Pour continuer la série de lettres-portraits consacrés aux histoires inattendues, originales ou plus sombres que l'on trouve dans les arbres généalogiques : voici Jean dit Chéry, il a vécu au 19e siècle.
Cet homme est longtemps resté anonyme dans la légende familiale, mais néanmoins connu de tous, car sans en détenir les détails nous savions qu'un jour quelqu'un avait traversé les mers pour relier son destin a celui du Sénégal et plus précisément à Saint-Louis.
Pendant longtemps, nos aînés ont tenté des recherches auprès des archives des anciennes colonies pour retrouver ce morceau d'histoire, mais sans succès...
Pour ceux qui l'ignoreraient Saint-Louis du Sénégal, plus ancienne colonie française d'Afrique, a longtemps été sous influence française, d'abord comptoir fondé par des marins de Dieppe, puis première commune française d'Afrique, les habitants de Saint-Louis étaient, au 19ème siècle, citoyens français depuis 1792.
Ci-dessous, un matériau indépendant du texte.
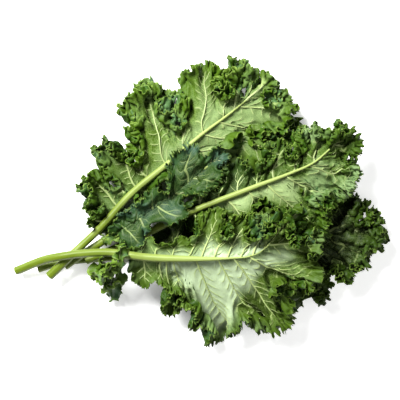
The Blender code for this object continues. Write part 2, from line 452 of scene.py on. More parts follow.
# ---------------------------- the growing sheet


def doubled(x, axis):
    """A grid with a point added between each two along an axis, on a smooth curve."""
    x = np.moveaxis(x, axis, 0)
    ends = np.concatenate([2 * x[:1] - x[1:2], x, 2 * x[-1:] - x[-2:-1]])
    between = (9 * (ends[1:-2] + ends[2:-1]) - (ends[:-3] + ends[3:])) / 16
    out = np.empty((2 * len(x) - 1,) + x.shape[1:])
    out[::2] = x
    out[1::2] = between
    return np.moveaxis(out, 0, axis)


def sheet_normals(x):
    """Unit normals of a grid of points, on its upper side."""
    normal = np.cross(np.gradient(x, axis=0), np.gradient(x, axis=1))
    normal[:, 0] = normal[:, 1]
    return normal / (lengths(normal)[..., None] + TINY_AREA)


def spread_out(knots, count):
    """A smooth curve through knots along the first axis, read at count even places."""
    at = np.linspace(0, len(knots) - 4, count)
    cell = at.astype(int)
    t = (at - cell)[:, None]
    before, start, end, after = (knots[np.minimum(cell + k, len(knots) - 1)] for k in range(4))
    return (
        (-t + 2 * t**2 - t**3) * before
        + (2 - 5 * t**2 + 3 * t**3) * start
        + (t + 4 * t**2 - 3 * t**3) * end
        + (t**3 - t**2) * after
    ) / 2


def wander(rng, shape, spread):
    """A smooth random field, with one free value in each spread columns and rows."""
    knots = rng.normal(0, 1, [count // step + 4 for count, step in zip(shape, spread)])
    return spread_out(spread_out(knots, shape[0]).T, shape[1]).T


class Links:
    """All pairs of grid points that lie a given number of columns and rows apart."""

    def __init__(self, columns, rows, stiffness):
        ahead = slice(columns, None)
        behind = slice(0, -columns or None)
        if rows >= 0:
            self.first = (behind, slice(0, -rows or None))
            self.second = (ahead, slice(rows, None))
        else:
            self.first = (behind, slice(-rows, None))
            self.second = (ahead, slice(0, rows))
        self.stiffness = stiffness

    def span(self, x):
        return lengths(x[self.second] - x[self.first])

    def push(self, x, rest, move):
        pull = x[self.second] - x[self.first]
        pull *= (self.stiffness * 0.5 * (1 - rest / (lengths(pull) + TINY)))[..., None]
        move[self.first] += pull
        move[self.second] -= pull

    def weigh(self, weight):
        weight[self.first] += self.stiffness
        weight[self.second] += self.stiffness


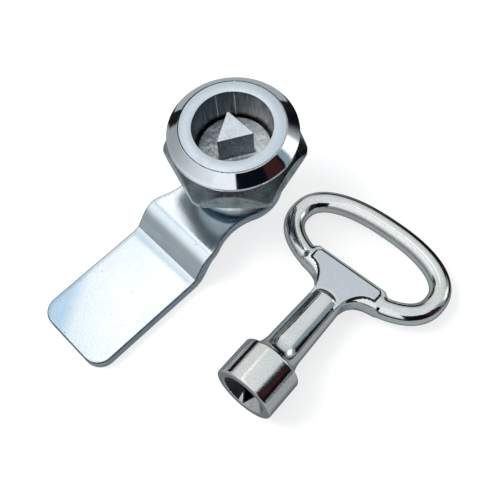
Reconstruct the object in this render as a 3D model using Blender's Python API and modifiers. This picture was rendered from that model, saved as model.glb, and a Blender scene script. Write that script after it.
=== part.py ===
"""Quarter-turn cam lock with a triangular drive, and the cast key that turns it.

The lock's axis is +Z. z = 0 is the outer face of the cam bolt's head: the lock stands on that head
and on the cam's blade, with its front face up. The cam points to -Y when it is locked.
Sizes are in millimetres and become metres where a mesh is made.
"""

import math

import bmesh
import bpy
from mathutils import Matrix, Vector

MM = 0.001

# Head and barrel
FACE_HEIGHT = 30.0
HEAD_RADIUS = 14.2
FACE_RING_RADIUS = 11.5
HEAD_CHAMFER_DROP = 2.3
HEAD_THICKNESS = 3.1
RECESS_RADIUS = 8.65
BARREL_RADIUS = 11.0
BARREL_FLAT_HALF = 10.0
BARREL_FLOOR_HEIGHT = 10.4
BARREL_LOWEST = 8.9
STOP_RING_INNER = 7.6
SHAFT_BORE_RADIUS = 5.5
ROTOR_SEAT_HEIGHT = 17.2

# Rotor
ROTOR_FACE_DEPTH = 8.5
ROTOR_DISC_RADIUS = 8.1
ROTOR_DISC_THICKNESS = 4.0
SHAFT_RADIUS = 5.4
SHAFT_END_HEIGHT = 5.9
SQUARE_HALF = 4.0
SQUARE_TOP_HEIGHT = 10.25
SEAL_GROOVE_RADIUS = 4.2
SEAL_GROOVE_HEIGHT = 13.7
SEAL_GROOVE_WIDTH = 1.6
SEAL_CORD_RADIUS = 0.6
STUD_SIDE = 8.3
STUD_CORNER = 0.3
STUD_DEPTH = 1.2
THREAD_HOLE_RADIUS = 3.0
THREAD_HOLE_TOP = 14.6

# Quarter-turn stop
TURN = -90.0
TAB_DIRECTION = 90.0
TAB_HALF_ANGLE = 14.0
STOP_CLEARANCE_ANGLE = 1.0
STOP_DISC_RADIUS = 7.2
STOP_TAB_RADIUS = 9.9
STOP_WASHER_TOP = 10.1

# Cam
CAM_THICKNESS = 3.0
CAM_CRANK = 5.6
CAM_ROUND_RADIUS = 10.3
CAM_WAIST_HALF = 8.2
CAM_WAIST_Y = -9.8
CAM_WAIST_FILLET = 13.6
CAM_SHOULDER_RADIUS = 8.0
CAM_HALF_WIDTH = 10.0
CAM_LENGTH = 53.0
CAM_END_CORNER = 4.0
CAM_BEND_Y = -17.2
CAM_BEND_ANGLE = 54.0
CAM_BEND_RADIUS = 5.0
CAM_CREASE_RADIUS = 0.8
SQUARE_HOLE_HALF = 4.15

# Nut, gasket, spring washer and bolt
NUT_ACROSS_FLATS = 28.0
NUT_TOP_HEIGHT = 26.1
NUT_THICKNESS = 6.4
NUT_CORNER_DIRECTION = 43.5
NUT_FACE_RADIUS = 12.8
NUT_CORNER_RADIUS = 15.8
NUT_CONE_LOWEST = 21.2
NUT_LOWER_CHAMFER = 0.4
RING_BORE_RADIUS = 11.15
GASKET_RADIUS = 13.9
GASKET_TOP = 26.8
GASKET_BOTTOM = 26.2
BOLT_ACROSS_FLATS = 10.0
BOLT_HEAD_HEIGHT = 4.0
BOLT_FACE_RADIUS = 4.75
BOLT_SHANK_RADIUS = 2.9
BOLT_END_HEIGHT = 14.2
SPRING_WASHER_INNER = 3.1
SPRING_WASHER_OUTER = 5.9
SPRING_WASHER_BOTTOM = 4.1
SPRING_WASHER_TOP = 5.5
SPRING_WASHER_SLOT = 0.6

# Key: x across the handle, y out of its flat face, z from the socket's mouth to the handle
KEY_MOUTH_X = 37.55
KEY_MOUTH_Y = -35.1
KEY_DIRECTION = 95.8
SOCKET_RADIUS = 7.1
SOCKET_LENGTH = 9.6
SOCKET_EDGE = 0.4
SOCKET_HOLE_SIDE = 9.2
SOCKET_HOLE_DEPTH = 8.0
LEAD_IN_RADIUS = 5.2
SHANK_START = 14.0
SHANK_RADIUS = 4.35
SHANK_END_RADIUS = 3.95
SHANK_END = 27.6
SHANK_DOME = 2.2
LOOP_CENTRE = 43.3
LOOP_HALF_WIDTH = 18.6
LOOP_HALF_HEIGHT = 9.45
LOOP_SQUARENESS = 2.35
LOOP_CORD_RADIUS = 2.45
WEB_HALF_THICKNESS = 2.2
PANEL_HALF_THICKNESS = 2.9
PANEL_HALF_WIDTH = 8.5
PANEL_TOP = 37.5
PANEL_LOW = 34.0

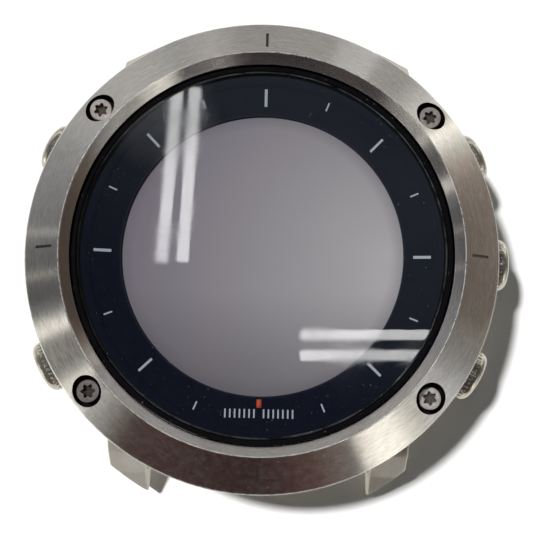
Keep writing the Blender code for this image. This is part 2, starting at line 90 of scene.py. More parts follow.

C'est cette particularité administrative qui avait alimenté les espoirs des recherches antérieures, mais qui s'étaient toutes soldées par des échecs décevants. Nos multiples demandes sur le nom de famille s'étaient avérées infructueuses, mais c'est parce que nous ignorions qu'il fallait en fait chercher à partir des prénoms ! C'est grâce aux nouvelles ressources mises à disposition par les archives de l'Outre-Mer que la raison en a été révélée : les registres de Saint-Louis étaient tenus à la mode du code civil français, mais avec quelques libres interprétations, induisant notamment l'inversion du nom et du prénom dans les tables décennales. Nous aurions pu chercher longtemps...
C'est ainsi que commença la reconstitution de toute une branche familiale ayant vécu à Saint-Louis... Dont je retiens aujourd'hui le point de départ : celui par qui les deux continents se sont rapprochés.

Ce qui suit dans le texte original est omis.